Krivolap graduated from Ukrainian National Academy of Fine Arts and Architecture in 2001 but started exhibiting her artwork as a student. To date, she has displayed her work in about 20 exhibitions in Ukraine, Georgia, Germany and the Netherlands. Her early work is often associated with non-figurative painting, which was established in the early ’90s in Ukraine by a group of artists called The Painting Reserve. Her father, Anatoly Krivolap, a well-known artist himself, was one of its founders. Anatoly Krivolap’s early work, bright abstract canvases, are often associated with the group’s guiding philosophy.

Since 2000, she has taken an interest in action art, in particular body art, and several works were displayed at CI’09 as well (“Plastic Variation”). Young bodies painted by Krivolap seem to “animate” their painting and transfer color combinations into a real space.

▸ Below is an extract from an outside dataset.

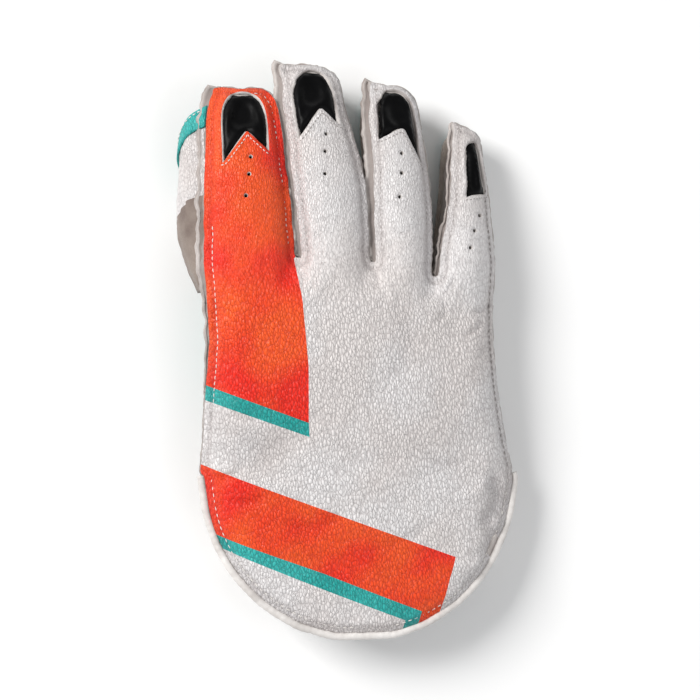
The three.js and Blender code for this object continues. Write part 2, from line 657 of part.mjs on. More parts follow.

The works of Savchenko (www.savchenkoart.com) seem to be more sophisticated while reflecting his perspective on the world of a young and successful male individual. The human body in different variations is the prime focus for the artist, and his canvases displayed in İstanbul explicitly show this (“Prisoners”). Critics believe the combination of color and form is his strong point while the focus of his work is on everyday human behaviors. Still, the striking bright colors and overtones he applies (“Chorus,” “Triptych”) reveal to the viewer the music rather than just the body art.

A variation of rich and contrasting colors such as red and white animates his oil on canvas “Lobster Mediator” from his Animals series, while reflecting the artist’s clear and open position on life.

Savchenko is from Lviv in western Ukraine. In 1998 he graduated from the Lviv Academy of Arts but started participating in group exhibitions both in Ukraine and abroad as a student. Since then his artwork has been on display more than once in Europe, America and Asia. He is a self-made man, and he comes from a family of Soviet engineers, who hardly had anything to do with art. He started painting and joined the applied arts college in Lviv as a teenager, and it happened to become the start of his career -- apparently quite a successful one.